**DATASET EXCERPT:**

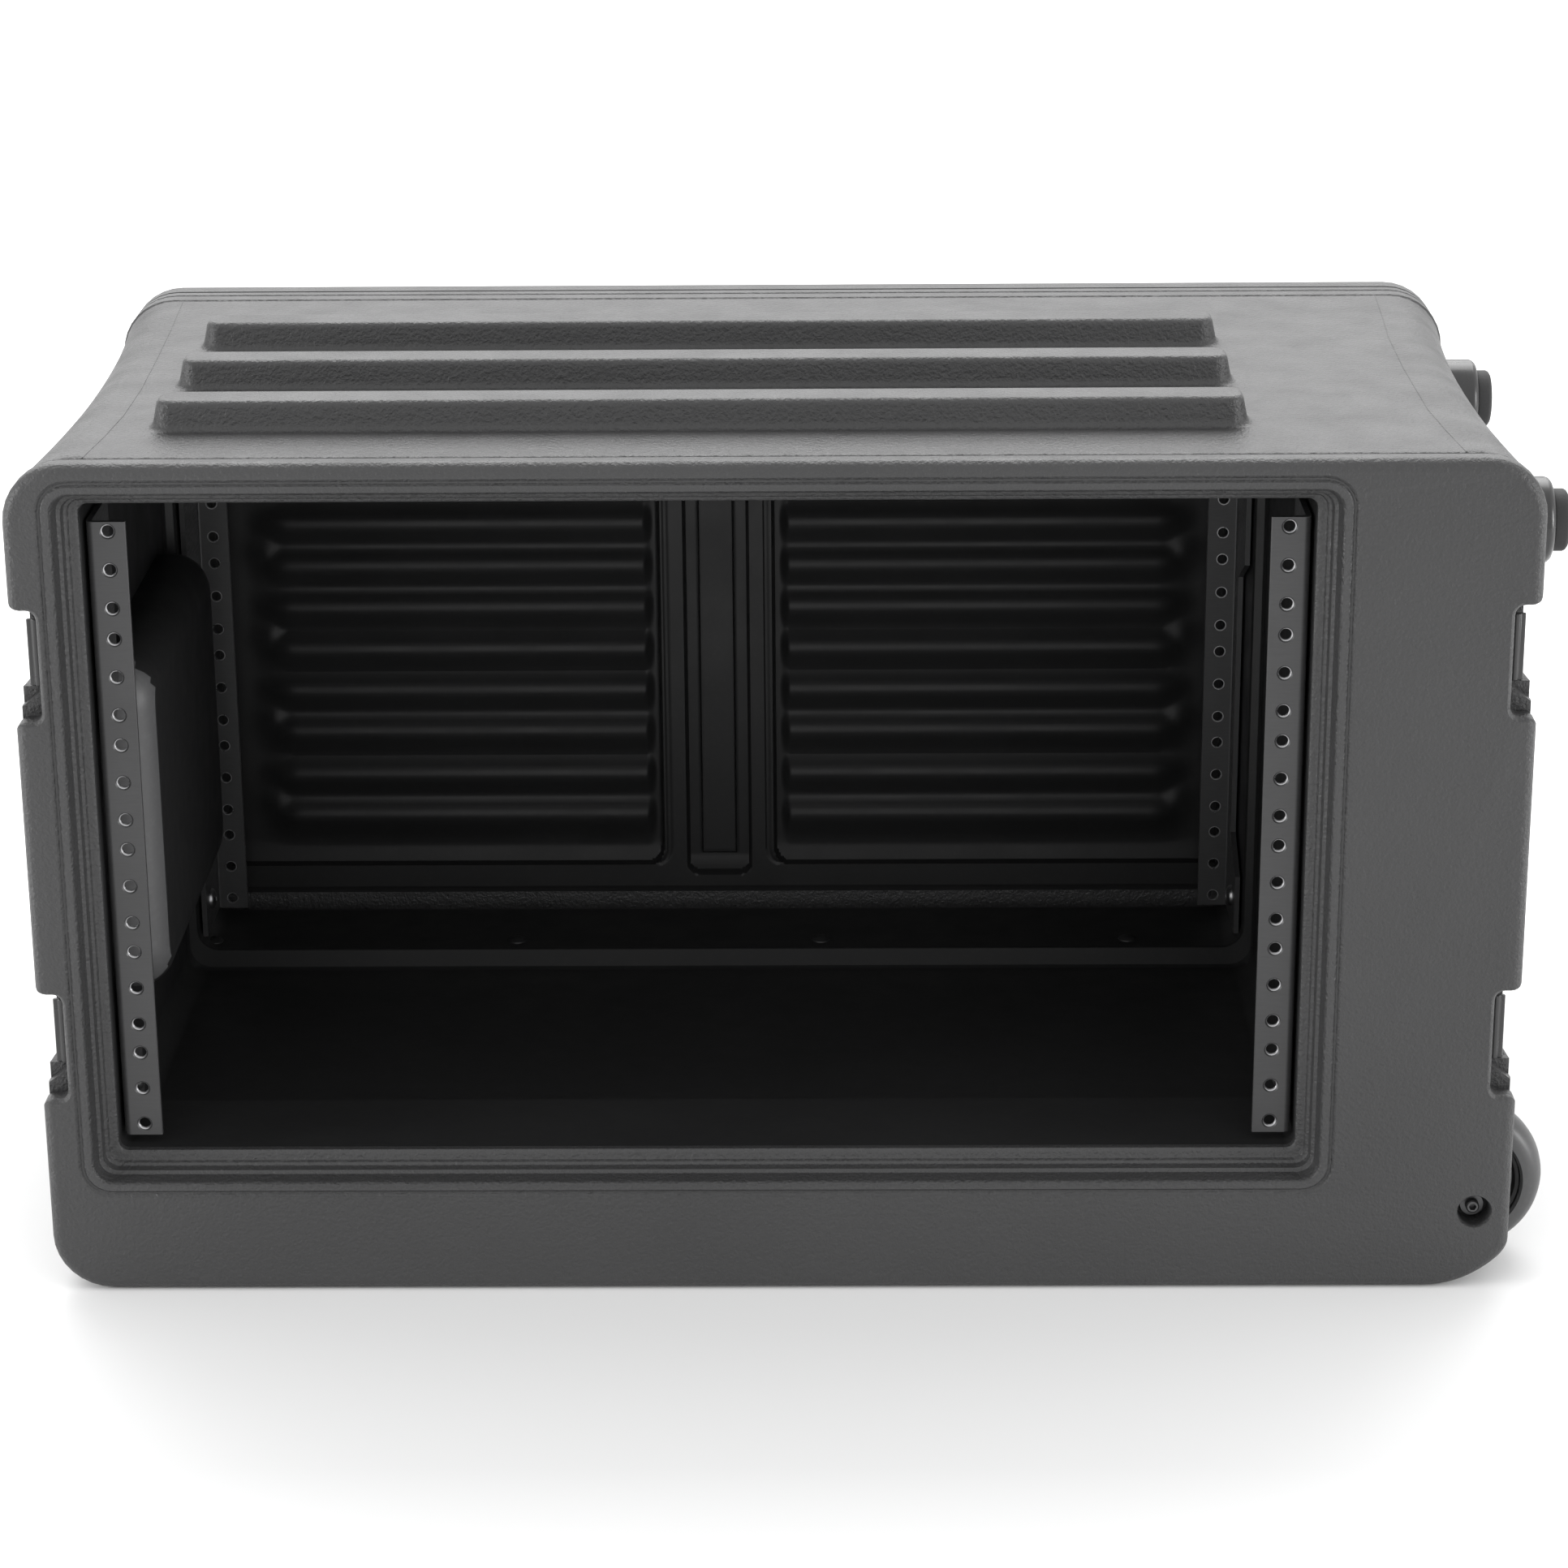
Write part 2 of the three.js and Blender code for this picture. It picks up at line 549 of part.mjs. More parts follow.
const WHEEL_MATERIALS = {
  tyre: MATERIALS.tyre, hub: MATERIALS.moulding, bearing_outer: MATERIALS.zinc, bearing_inner: MATERIALS.zinc,
  axle_bolt: MATERIALS.zinc, axle_nut: MATERIALS.zinc,
};

function addWheels() {
  for (const [part, manifold] of Object.entries(wheelPieces())) {
    addPiece(`wheel_front_${part}`, manifold, WHEEL_MATERIALS[part]);
    addPiece(`wheel_rear_${part}`, mirrorY(manifold), WHEEL_MATERIALS[part]);
  }
}

function addFeet() {
  const { seat, flange, flangeEnd, cap, end, y, z } = FOOT;
  for (const [place, middle] of [['front', y], ['rear', RAIL_DEPTH - y]]) {
    const base = turnedX([
      [0, seat], [flange, seat], [flange, flangeEnd - 2], [flange - 2, flangeEnd], [4, flangeEnd],
      [4, flangeEnd - 9], [0, flangeEnd - 9],
    ], middle, z, 18);
    const pad = turnedX([
      [0, flangeEnd - 8], [3.7, flangeEnd - 8], [3.7, flangeEnd + GAP], [cap, flangeEnd + GAP],
      [cap, end - 1], [cap - 1, end], [0, end],
    ], middle, z, 18);
    addPiece(`foot_base_${place}`, base, MATERIALS.moulding);
    addPiece(`foot_cap_${place}`, pad, MATERIALS.rubber);
  }
}

// ---- Handles ------------------------------------------------------------------------------------

const towY = (end) => MIDDLE_Y + end * TOW.spread;

function addTowHandle() {
  const half = 10;
  const gripShape = roundedRectangle(-TOW.end, TOW.z - half, -TOW.end + TOW.grip, TOW.z + half, 6);
  const bar = slabY(gripShape, MIDDLE_Y - 92, MIDDLE_Y + 92, 3);
  const tube = (end) => turnedX(ring(TOW.radius - 1.5, TOW.radius, -TOW.end + 8, TOW.inner), towY(end), TOW.z, 16);
  const socket = (end) => turnedX(rod(TOW.radius + GAP, -TOW.end + 7.5, -TOW.end + TOW.grip + 1),
    towY(end), TOW.z, 16);
  const bush = (end) => turnedX([
    [TOW.radius + 0.2, -TOW.recess - 2], [TOW.radius + 4, -TOW.recess - 2], [TOW.radius + 4, -TOW.recess - GAP],
    [TOW.radius + 1.5, -TOW.recess - GAP], [TOW.radius + 1.5, -TOW.wallEnd], [TOW.radius + 0.2, -TOW.wallEnd],
    [TOW.radius + 0.2, -TOW.recess - 2],
  ], towY(end), TOW.z, 16);
  addPiece('tow_grip', cut(bar, [-1, 1].map(socket)), MATERIALS.moulding);
  for (const [place, end] of [['front', -1], ['rear', 1]]) {
    addPiece(`tow_tube_${place}`, tube(end), MATERIALS.aluminium);
    addPiece(`tow_bush_${place}`, bush(end), MATERIALS.moulding);
  }
}

// Carrying handle: a steel bail that hangs flat in the pocket, with a grip sleeve on its long side
const BAIL_MIDDLE = (POCKET.front + POCKET.rear) / 2;
const BRACKET = { halfY: 3.5, halfZ: 8, out: 14, sunk: 1 };

function bracketSeats() {
  return [-1, 1].map((end) => {
    const y = BAIL_MIDDLE + end * BAIL.bracket;
    const [halfY, halfZ] = [BRACKET.halfY + GAP, BRACKET.halfZ + GAP];
    return block([-POCKET.floor - 1, y - halfY, BAIL.z - halfZ],
      [-POCKET.floor + BRACKET.sunk + GAP, y + halfY, BAIL.z + halfZ]);
  });
}

// The bail's centre line: down from one eye, along the grip and up to the other, with rounded corners
function bailPath() {
  const { x, z, reach, eye } = BAIL;
  const bend = 12;
  const corners = [[-1, 0], [-1, -reach], [1, -reach], [1, 0]];
  const [start, low, far, stop] = corners.map(
    ([end, drop]) => new THREE.Vector3(x, BAIL_MIDDLE + end * eye, z + drop));
  const toward = (from, to) => from.clone().add(to.clone().sub(from).setLength(bend));
  const path = new THREE.CurvePath();
  path.add(new THREE.LineCurve3(start, toward(low, start)));
  path.add(new THREE.QuadraticBezierCurve3(toward(low, start), low, toward(low, far)));
  path.add(new THREE.LineCurve3(toward(low, far), toward(far, low)));
  path.add(new THREE.QuadraticBezierCurve3(toward(far, low), far, toward(far, stop)));
  path.add(new THREE.LineCurve3(toward(far, stop), stop));
  return path;
}

function carryBail() {
  const { x, z, rod: radius, eye } = BAIL;
  const circle = new THREE.Shape().absarc(0, 0, radius, 0, Math.PI * 2);
  const bent = solid(new THREE.ExtrudeGeometry(circle, {
    steps: 20, curveSegments: 4, bevelEnabled: false, extrudePath: bailPath(),
  }));
  const ends = [-1, 1].flatMap((end) => {
    const y = BAIL_MIDDLE + end * eye;
    const tip = BAIL_MIDDLE + end * (BAIL.bracket + BRACKET.halfY);
    return [
      turnedY(rod(radius + 1, y - 3.5, y + 3.5), x, z, 10),
      turnedY(rod(2, Math.min(y, tip), Math.max(y, tip)), x, z, 8),
    ];
  });
  return join([bent, ...ends]);
}

function addCarryHandle() {
  const { x, z, reach, rod: radius, halfGrip } = BAIL;
  addPiece('carry_bail', carryBail(), MATERIALS.zinc);
  const sleeve = ring(radius + GAP, radius + 4, BAIL_MIDDLE - halfGrip, BAIL_MIDDLE + halfGrip);
  addPiece('carry_grip', turnedY(sleeve, x, z - reach, 12), MATERIALS.rubber);
  for (const [place, end] of [['front', -1], ['rear', 1]]) {
    const y = BAIL_MIDDLE + end * BAIL.bracket;
    const { halfY, halfZ, out, sunk } = BRACKET;
    const plate = block([-POCKET.floor - out, y - halfY, z - halfZ], [-POCKET.floor + sunk, y + halfY, z + halfZ]);
    const bore = turnedY(rod(2.25, y - 5, y + 5), x, z, 8);
    addPiece(`carry_bracket_${place}`, plate.subtract(bore), MATERIALS.moulding);
  }
}

// ---- Assembly -----------------------------------------------------------------------------------

addPiece('body_shell', bodyShell(), MATERIALS.shell);
addPiece('rear_lid', rearLid(), MATERIALS.shell);
addPiece('rear_lid_gasket', gasket(0), MATERIALS.rubber);
addRails();
addLatches();
addWheels();
addFeet();
addTowHandle();
addCarryHandle();

// The origin is on the ground, under the middle of the box that holds the whole case
const WHEEL_OUTER_X = WHEEL.x + WHEEL.radius;
bay.position.set(-(LEFT + WHEEL_OUTER_X) / 2, -(FRONT + LID.rear) / 2, -BOTTOM);

const group = new THREE.Group();
group.add(bay);

export default group;
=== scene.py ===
"""Looks for a moulded equipment rack case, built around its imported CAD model.

Shapes are drawn in millimetres in the rack bay's own frame: x from the middle of the bay, y back from the
face of the front rails, z up from the middle of the hole pattern. finish_piece() moves them to the row
frame, in metres.
"""
import math

import bmesh
import bpy
from mathutils import Matrix, Vector


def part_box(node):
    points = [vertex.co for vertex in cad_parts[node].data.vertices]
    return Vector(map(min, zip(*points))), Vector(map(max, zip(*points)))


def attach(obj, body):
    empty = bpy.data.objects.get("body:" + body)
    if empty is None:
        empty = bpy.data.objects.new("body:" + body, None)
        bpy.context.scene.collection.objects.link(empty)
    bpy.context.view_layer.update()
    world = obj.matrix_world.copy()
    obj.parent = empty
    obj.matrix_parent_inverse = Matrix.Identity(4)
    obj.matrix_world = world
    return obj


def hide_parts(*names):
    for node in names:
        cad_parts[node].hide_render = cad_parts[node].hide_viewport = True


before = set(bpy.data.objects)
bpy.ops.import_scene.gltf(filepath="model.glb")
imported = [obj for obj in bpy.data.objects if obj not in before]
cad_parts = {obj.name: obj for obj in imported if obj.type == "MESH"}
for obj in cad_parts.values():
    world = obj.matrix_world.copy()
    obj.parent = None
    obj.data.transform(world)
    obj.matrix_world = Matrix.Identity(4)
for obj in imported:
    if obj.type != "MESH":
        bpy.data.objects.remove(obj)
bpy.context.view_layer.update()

# ---- The bay's frame, from the CAD rails ---------------------------------------------------------

RAIL_LOW, RAIL_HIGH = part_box("rack_rail_front_left")
RIGHT_RAIL_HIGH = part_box("rack_rail_front_right")[1]
ORIGIN = Vector(((RAIL_LOW.x + RIGHT_RAIL_HIGH.x) / 2, RAIL_LOW.y, (RAIL_LOW.z + RAIL_HIGH.z) / 2))
MM = 0.001
TO_ROW = Matrix.Translation(ORIGIN) @ Matrix.Scale(MM, 4)


def bay_box(node):
    """A CAD node's box in the bay's frame, in millimetres."""
    return [(corner - ORIGIN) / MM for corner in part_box(node)]


BODY_LOW, BODY_HIGH = bay_box("body_shell")
LEFT, FRONT, BOTTOM = BODY_LOW
RIGHT, REAR = BODY_HIGH.x, BODY_HIGH.y
RIB_HEIGHT = 12
TOP = BODY_HIGH.z - RIB_HEIGHT
LID_LOW, LID_HIGH = bay_box("rear_lid")
DEPTH = bay_box("rack_rail_rear_left")[1].y
MIDDLE_Y = DEPTH / 2

# ---- Mesh tools ----------------------------------------------------------------------------------


def mesh_object(name, verts, faces):
    mesh = bpy.data.meshes.new(name)
    mesh.from_pydata([tuple(v) for v in verts], [], faces)
    work = bmesh.new()
    work.from_mesh(mesh)
    bmesh.ops.remove_doubles(work, verts=work.verts, dist=1e-4)
    bmesh.ops.recalc_face_normals(work, faces=work.faces)
    work.to_mesh(mesh)
    work.free()
    obj = bpy.data.objects.new(name, mesh)
    bpy.context.scene.collection.objects.link(obj)
    return obj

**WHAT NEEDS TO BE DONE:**
Give back exactly the material above from its opening line to the line bearing "const towY = (end)".

**COMPLETE RESPONSE:**
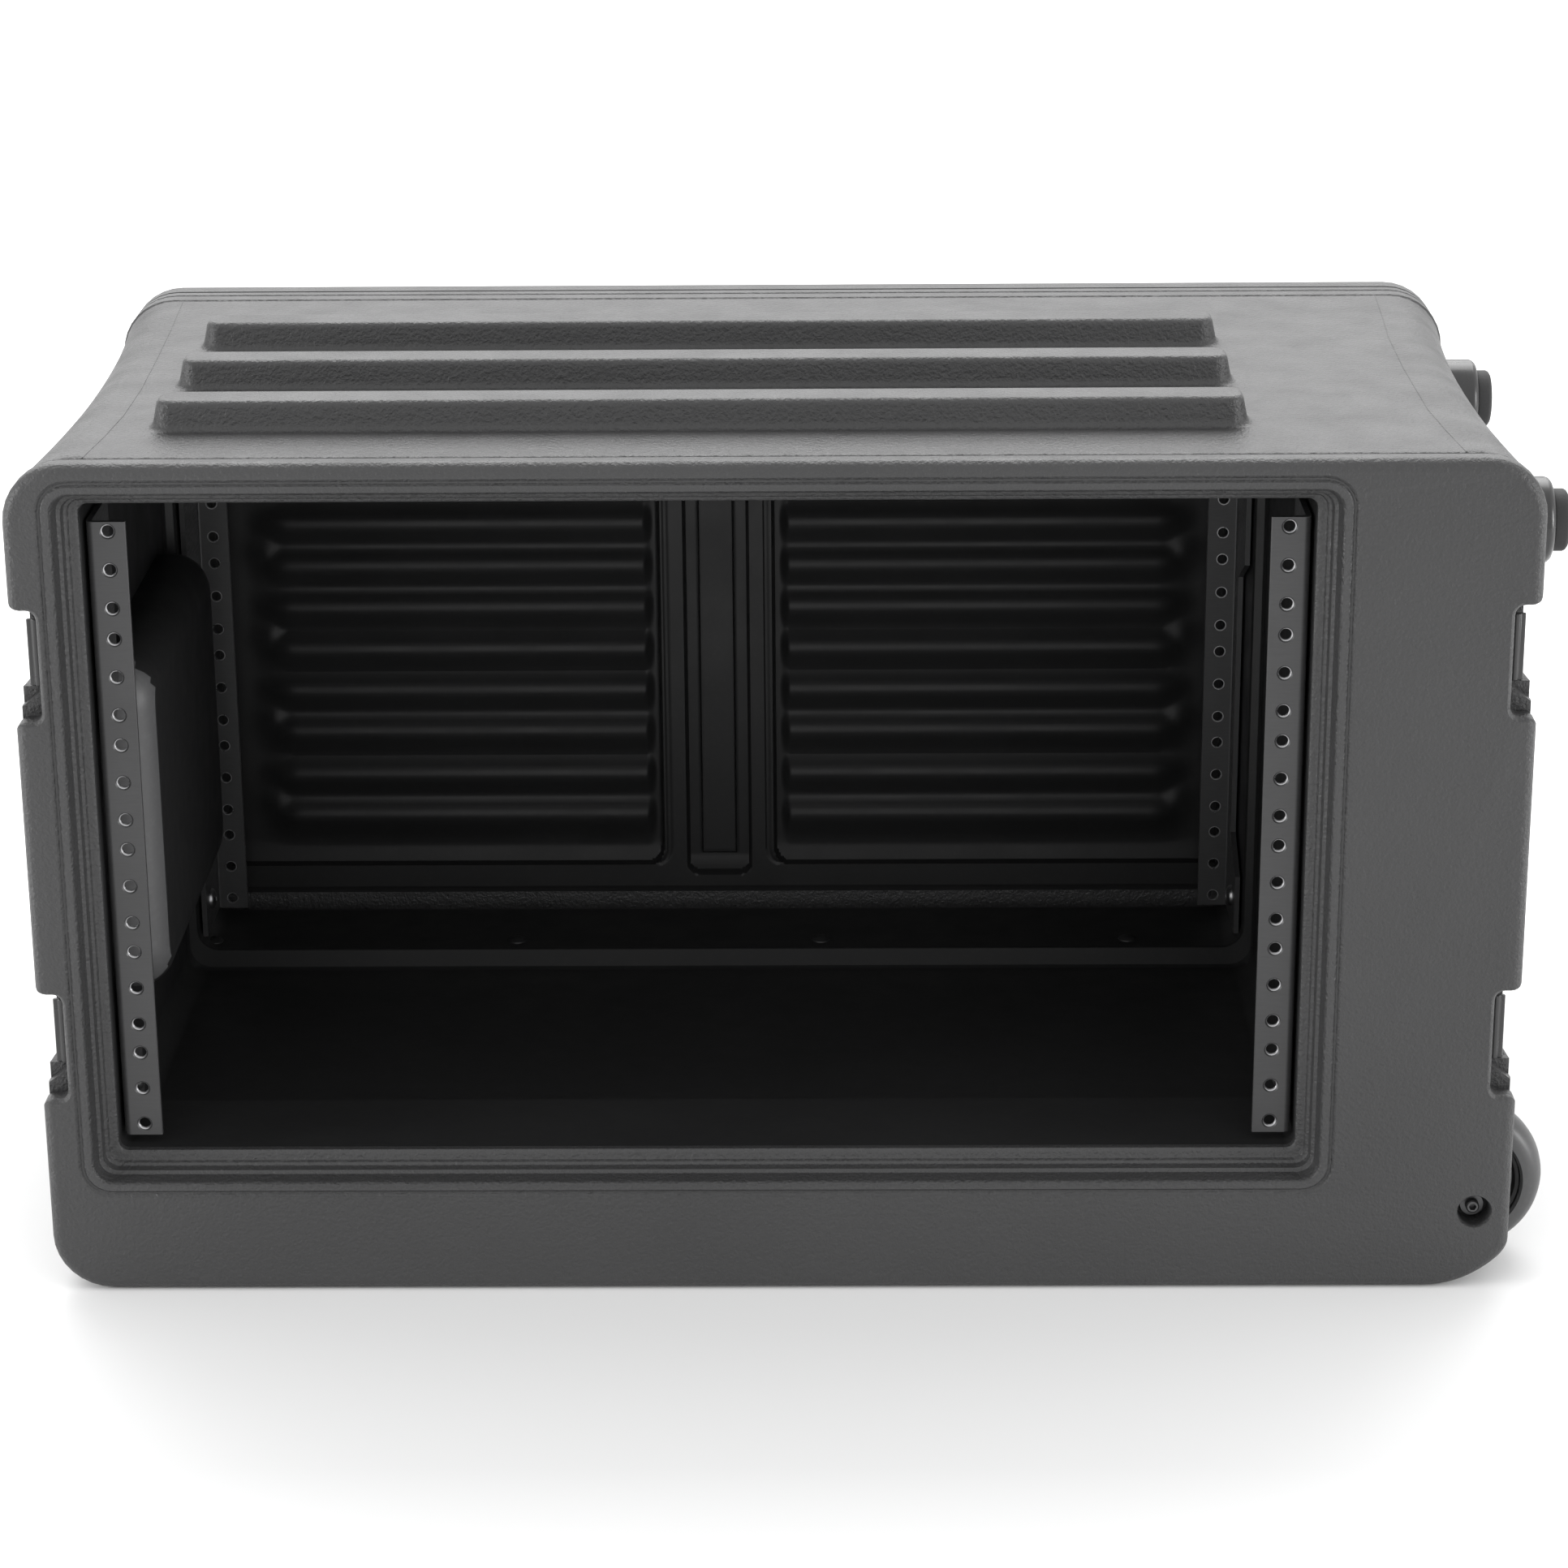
Write part 2 of the three.js and Blender code for this picture. It picks up at line 549 of part.mjs. More parts follow.
const WHEEL_MATERIALS = {
  tyre: MATERIALS.tyre, hub: MATERIALS.moulding, bearing_outer: MATERIALS.zinc, bearing_inner: MATERIALS.zinc,
  axle_bolt: MATERIALS.zinc, axle_nut: MATERIALS.zinc,
};

function addWheels() {
  for (const [part, manifold] of Object.entries(wheelPieces())) {
    addPiece(`wheel_front_${part}`, manifold, WHEEL_MATERIALS[part]);
    addPiece(`wheel_rear_${part}`, mirrorY(manifold), WHEEL_MATERIALS[part]);
  }
}

function addFeet() {
  const { seat, flange, flangeEnd, cap, end, y, z } = FOOT;
  for (const [place, middle] of [['front', y], ['rear', RAIL_DEPTH - y]]) {
    const base = turnedX([
      [0, seat], [flange, seat], [flange, flangeEnd - 2], [flange - 2, flangeEnd], [4, flangeEnd],
      [4, flangeEnd - 9], [0, flangeEnd - 9],
    ], middle, z, 18);
    const pad = turnedX([
      [0, flangeEnd - 8], [3.7, flangeEnd - 8], [3.7, flangeEnd + GAP], [cap, flangeEnd + GAP],
      [cap, end - 1], [cap - 1, end], [0, end],
    ], middle, z, 18);
    addPiece(`foot_base_${place}`, base, MATERIALS.moulding);
    addPiece(`foot_cap_${place}`, pad, MATERIALS.rubber);
  }
}

// ---- Handles ------------------------------------------------------------------------------------

const towY = (end) => MIDDLE_Y + end * TOW.spread;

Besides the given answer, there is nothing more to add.